--- start Dataset records ---

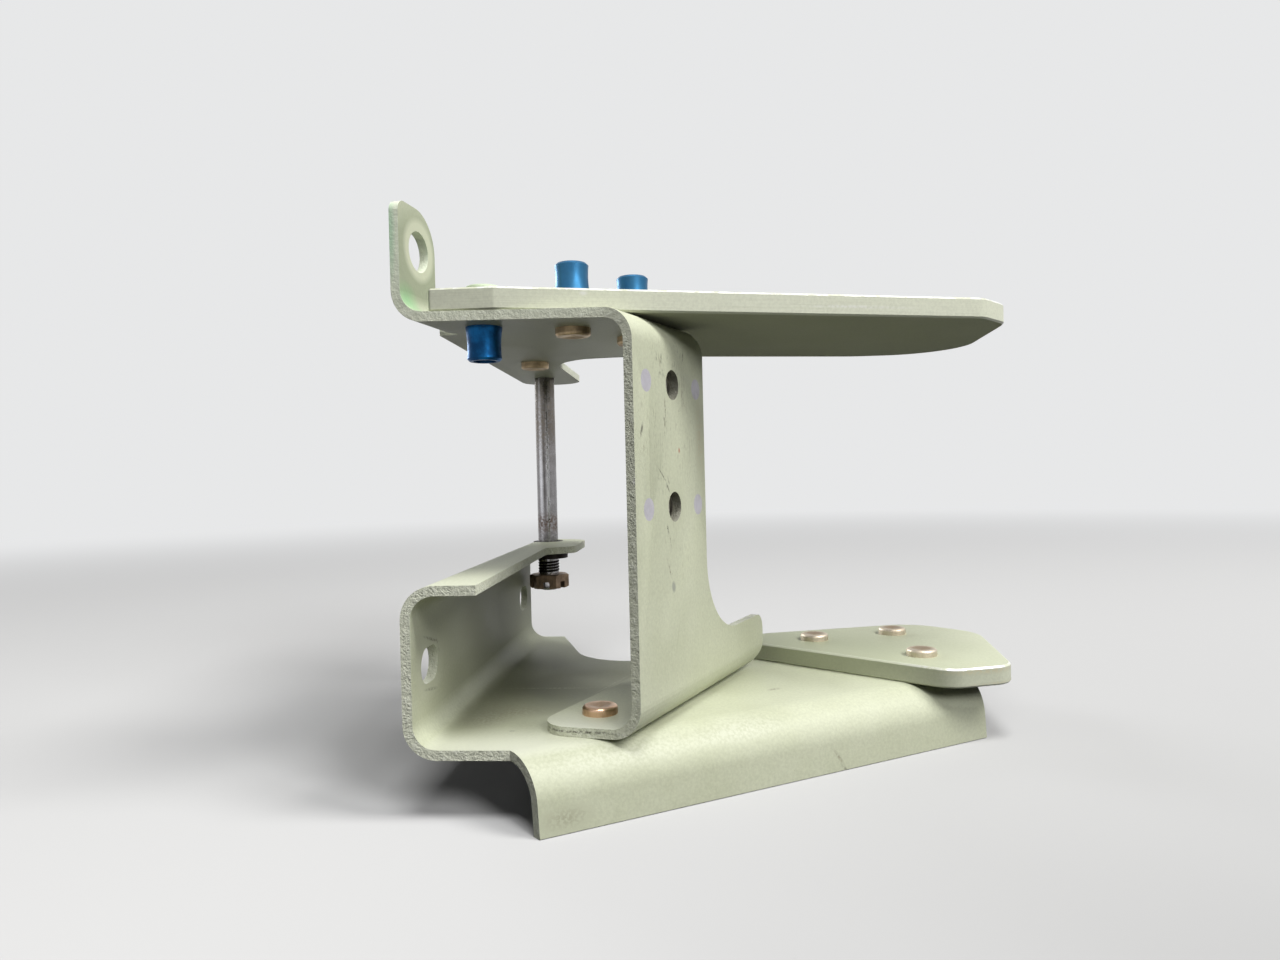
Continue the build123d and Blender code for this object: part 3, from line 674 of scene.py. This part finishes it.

--- end Dataset records ---
--- start Dataset records ---

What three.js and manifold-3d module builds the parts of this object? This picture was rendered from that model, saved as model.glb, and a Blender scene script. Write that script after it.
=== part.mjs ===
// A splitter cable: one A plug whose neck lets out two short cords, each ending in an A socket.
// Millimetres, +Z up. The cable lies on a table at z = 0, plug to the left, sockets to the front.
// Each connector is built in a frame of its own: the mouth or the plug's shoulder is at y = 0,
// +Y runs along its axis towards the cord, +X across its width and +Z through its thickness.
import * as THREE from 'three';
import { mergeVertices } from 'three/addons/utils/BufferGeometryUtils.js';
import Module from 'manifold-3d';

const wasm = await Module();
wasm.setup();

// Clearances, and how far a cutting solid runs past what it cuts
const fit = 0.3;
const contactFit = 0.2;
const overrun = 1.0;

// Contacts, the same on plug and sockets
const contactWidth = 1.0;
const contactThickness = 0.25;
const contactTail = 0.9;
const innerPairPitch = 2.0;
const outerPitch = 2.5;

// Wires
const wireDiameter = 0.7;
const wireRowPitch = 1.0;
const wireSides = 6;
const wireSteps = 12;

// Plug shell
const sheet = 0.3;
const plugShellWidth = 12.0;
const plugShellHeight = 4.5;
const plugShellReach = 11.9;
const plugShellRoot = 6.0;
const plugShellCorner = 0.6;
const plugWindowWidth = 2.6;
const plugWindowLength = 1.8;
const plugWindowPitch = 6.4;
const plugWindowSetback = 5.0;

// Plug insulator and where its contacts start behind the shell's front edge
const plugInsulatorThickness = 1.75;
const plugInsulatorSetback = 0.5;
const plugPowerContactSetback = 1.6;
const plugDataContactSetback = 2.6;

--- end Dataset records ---
--- start Dataset records ---

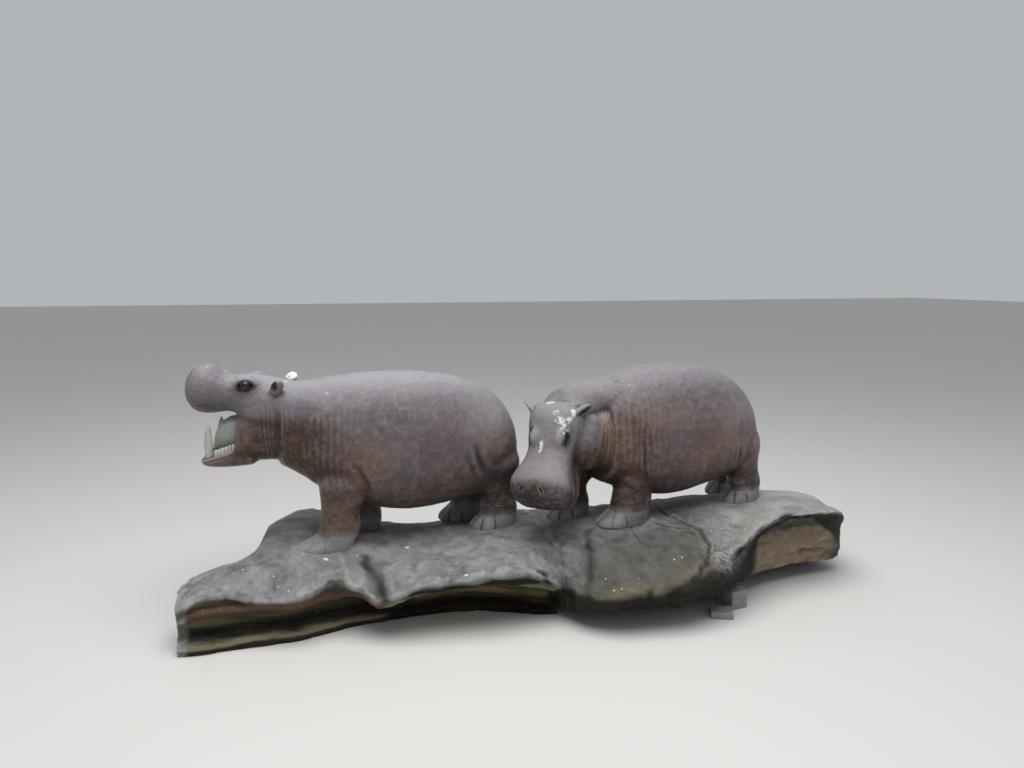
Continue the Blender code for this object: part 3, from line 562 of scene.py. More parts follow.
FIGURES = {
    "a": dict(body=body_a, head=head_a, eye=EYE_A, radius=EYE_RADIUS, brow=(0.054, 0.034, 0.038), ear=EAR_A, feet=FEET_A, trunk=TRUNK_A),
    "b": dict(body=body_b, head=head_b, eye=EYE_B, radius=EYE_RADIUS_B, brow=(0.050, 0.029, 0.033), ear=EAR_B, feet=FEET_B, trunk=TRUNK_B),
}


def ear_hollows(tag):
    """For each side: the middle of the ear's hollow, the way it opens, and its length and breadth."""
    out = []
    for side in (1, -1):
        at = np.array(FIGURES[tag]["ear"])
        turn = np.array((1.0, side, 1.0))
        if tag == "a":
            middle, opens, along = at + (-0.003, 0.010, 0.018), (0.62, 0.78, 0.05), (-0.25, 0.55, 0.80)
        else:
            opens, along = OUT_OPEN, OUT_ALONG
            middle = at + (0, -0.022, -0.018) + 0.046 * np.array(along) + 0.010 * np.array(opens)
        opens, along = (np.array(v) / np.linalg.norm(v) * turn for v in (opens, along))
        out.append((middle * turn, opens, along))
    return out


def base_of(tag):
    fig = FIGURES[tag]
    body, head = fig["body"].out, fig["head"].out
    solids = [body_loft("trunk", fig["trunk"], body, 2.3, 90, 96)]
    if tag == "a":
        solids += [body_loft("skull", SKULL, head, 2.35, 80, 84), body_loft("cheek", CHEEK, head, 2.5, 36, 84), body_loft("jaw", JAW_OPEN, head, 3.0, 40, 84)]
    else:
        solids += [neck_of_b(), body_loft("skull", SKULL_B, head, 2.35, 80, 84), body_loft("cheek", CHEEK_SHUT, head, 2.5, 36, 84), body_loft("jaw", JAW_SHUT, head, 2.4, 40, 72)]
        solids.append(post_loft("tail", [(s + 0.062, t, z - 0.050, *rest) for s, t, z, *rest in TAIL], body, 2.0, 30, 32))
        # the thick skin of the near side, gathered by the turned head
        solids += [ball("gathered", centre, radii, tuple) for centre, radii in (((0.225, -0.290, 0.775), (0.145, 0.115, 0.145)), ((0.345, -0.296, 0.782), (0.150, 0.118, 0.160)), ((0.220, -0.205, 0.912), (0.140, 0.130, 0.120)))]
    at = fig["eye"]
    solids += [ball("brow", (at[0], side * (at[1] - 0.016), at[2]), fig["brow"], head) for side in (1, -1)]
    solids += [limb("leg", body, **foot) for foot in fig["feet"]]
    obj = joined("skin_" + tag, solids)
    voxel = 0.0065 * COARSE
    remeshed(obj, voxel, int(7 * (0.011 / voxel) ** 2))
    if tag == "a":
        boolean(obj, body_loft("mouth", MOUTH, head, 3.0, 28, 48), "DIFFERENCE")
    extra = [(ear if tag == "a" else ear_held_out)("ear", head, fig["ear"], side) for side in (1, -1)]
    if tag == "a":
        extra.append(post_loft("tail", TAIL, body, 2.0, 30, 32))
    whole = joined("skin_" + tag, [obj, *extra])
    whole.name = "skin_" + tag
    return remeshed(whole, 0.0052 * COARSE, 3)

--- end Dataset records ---

Work to do:
Track down every line with the word "three" and copy it.

Solved exercise:
What three.js and manifold-3d module builds the parts of this object? This picture was rendered from that model, saved as model.glb, and a Blender scene script. Write that script after it.
import * as THREE from 'three';
import { mergeVertices } from 'three/addons/utils/BufferGeometryUtils.js';